*Written exercise:*
Output every record below exactly as it appears.

[Object modeling scripts]
>>>>
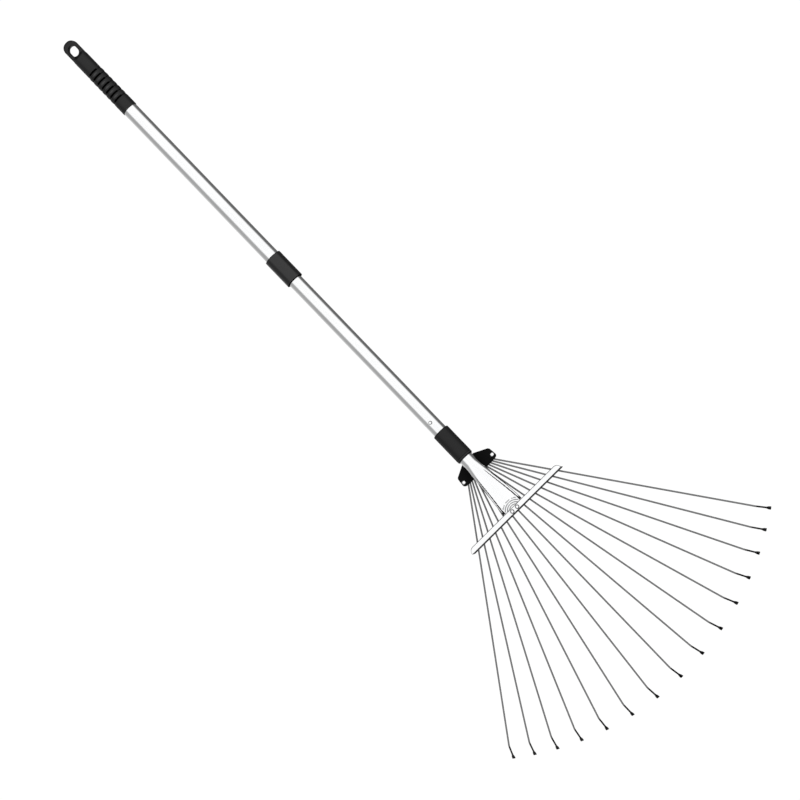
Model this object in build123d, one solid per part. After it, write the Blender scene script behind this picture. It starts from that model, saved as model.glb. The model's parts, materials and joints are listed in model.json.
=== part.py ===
from build123d import *
import os
from math import sin, cos, tan, atan, atan2, sqrt, pi, radians, degrees

os.makedirs("parts", exist_ok=True)

# ---------------------------------------------------------------------------
# Telescopic leaf rake with an adjustable fan of fifteen spring-wire tines.
# Working frame: X runs along the handle axis, towards the tines; the handle
# axis is y = z = 0 and x = 0 lies just ahead of the crossbar. Every solid is
# moved at the end so that the part stands on z = 0 (hook tips) and is centred
# on X and Y. Millimetres throughout.
# ---------------------------------------------------------------------------

# fan of tines
N_TINES = 15
TINE_D = 2.5                 # spring wire
PITCH = 13.98                # tine spacing at x = 0
CONV = 136.5                 # the tine lines meet this far behind x = 0
FAN_R = 493.1                # from that meeting point to the hooks' corner
ROOT_X = -98.5               # row of root holes in the root plates
Z_TINE = -15.6               # height of the wire's centre line
PIN_BEND = 1.6               # bend radius of the root pin
PIN_LEN = 4.1                # root pin below the centre line
HOOK_L = 34.5                # hook, from its corner to the tip
HOOK_A = 46.5                # hook's turn, degrees
HOOK_R = 7.0                 # hook's bend radius
SPADE_L = 11.0               # flattened tip
SPADE_W = 5.8
SPADE_T = 1.1
TRAVEL = 80.0                # head slider's travel

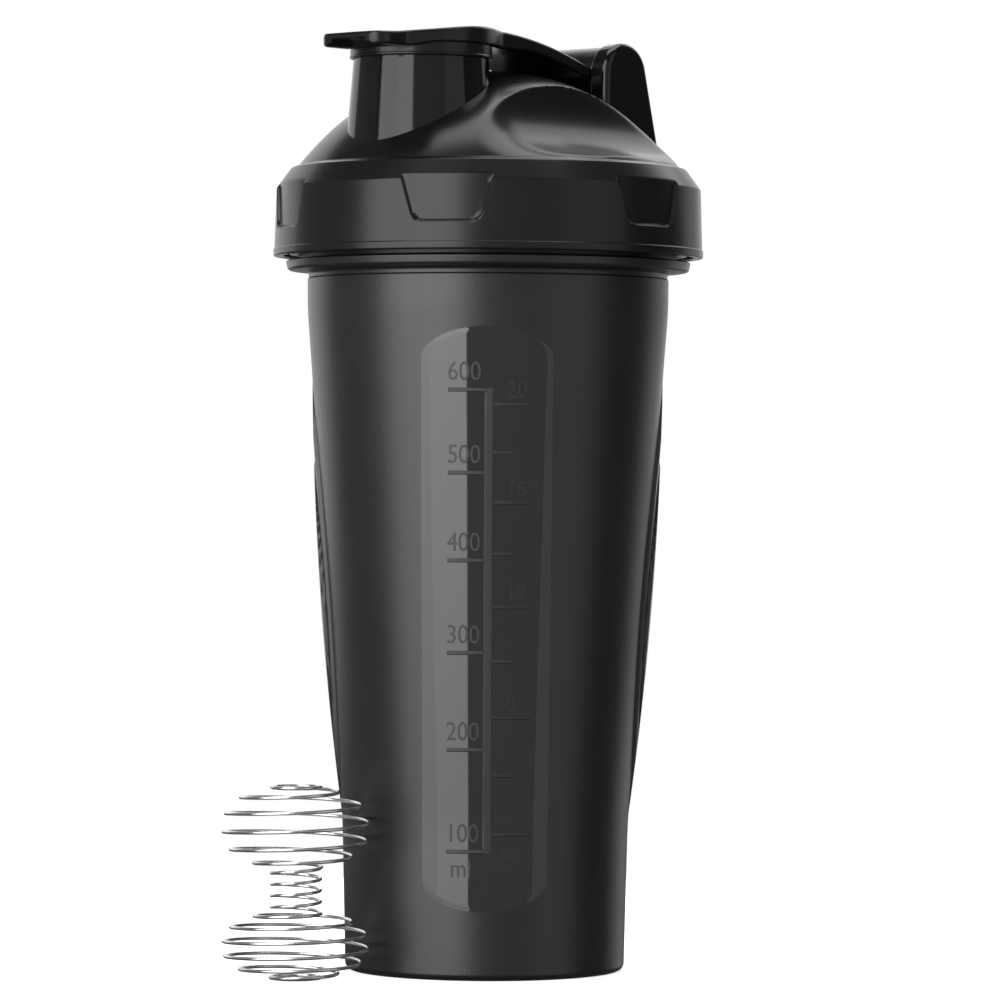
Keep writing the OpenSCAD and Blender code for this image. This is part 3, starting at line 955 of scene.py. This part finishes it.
<<<<
*Task output:*
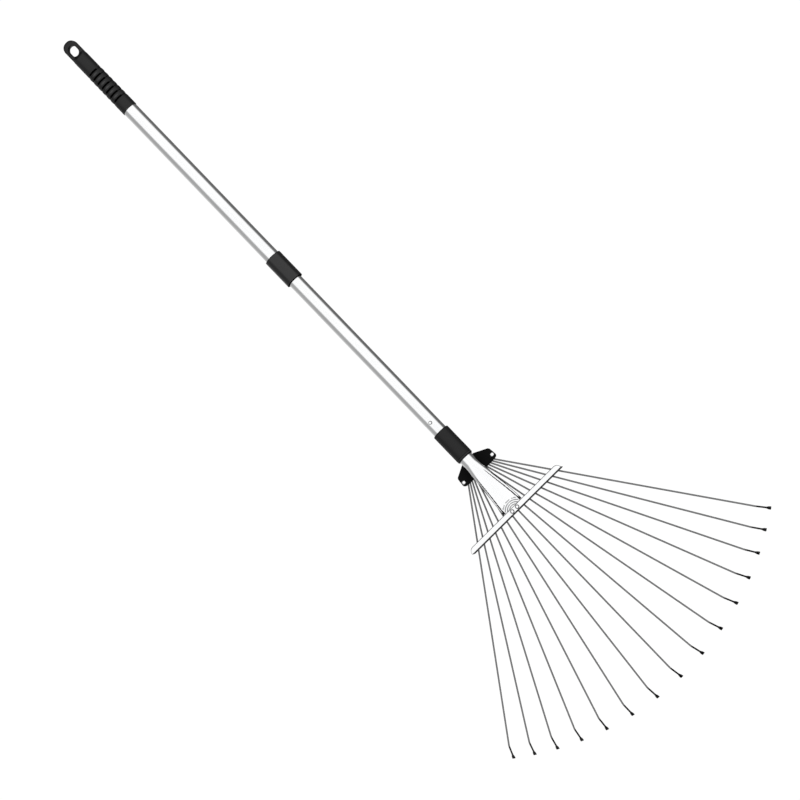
Model this object in build123d, one solid per part. After it, write the Blender scene script behind this picture. It starts from that model, saved as model.glb. The model's parts, materials and joints are listed in model.json.
=== part.py ===
from build123d import *
import os
from math import sin, cos, tan, atan, atan2, sqrt, pi, radians, degrees

os.makedirs("parts", exist_ok=True)

# ---------------------------------------------------------------------------
# Telescopic leaf rake with an adjustable fan of fifteen spring-wire tines.
# Working frame: X runs along the handle axis, towards the tines; the handle
# axis is y = z = 0 and x = 0 lies just ahead of the crossbar. Every solid is
# moved at the end so that the part stands on z = 0 (hook tips) and is centred
# on X and Y. Millimetres throughout.
# ---------------------------------------------------------------------------

# fan of tines
N_TINES = 15
TINE_D = 2.5                 # spring wire
PITCH = 13.98                # tine spacing at x = 0
CONV = 136.5                 # the tine lines meet this far behind x = 0
FAN_R = 493.1                # from that meeting point to the hooks' corner
ROOT_X = -98.5               # row of root holes in the root plates
Z_TINE = -15.6               # height of the wire's centre line
PIN_BEND = 1.6               # bend radius of the root pin
PIN_LEN = 4.1                # root pin below the centre line
HOOK_L = 34.5                # hook, from its corner to the tip
HOOK_A = 46.5                # hook's turn, degrees
HOOK_R = 7.0                 # hook's bend radius
SPADE_L = 11.0               # flattened tip
SPADE_W = 5.8
SPADE_T = 1.1
TRAVEL = 80.0                # head slider's travel

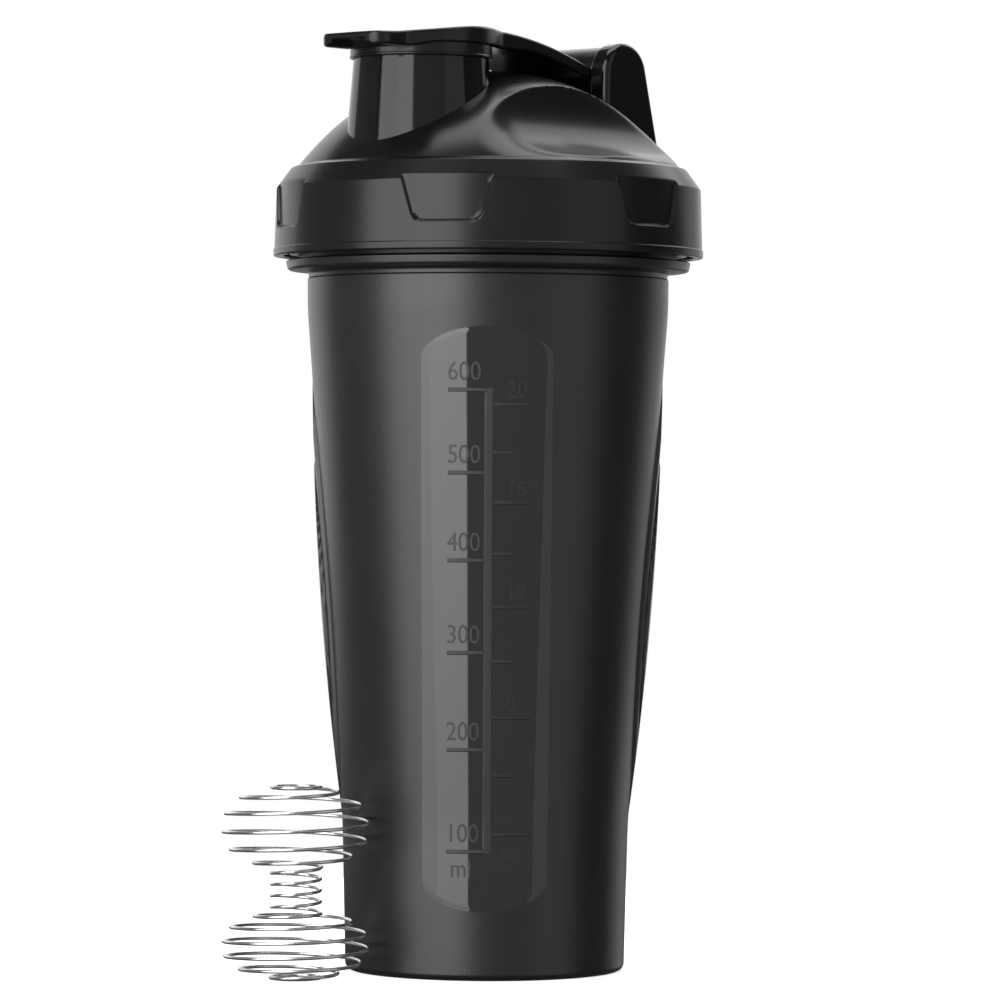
Keep writing the OpenSCAD and Blender code for this image. This is part 3, starting at line 955 of scene.py. This part finishes it.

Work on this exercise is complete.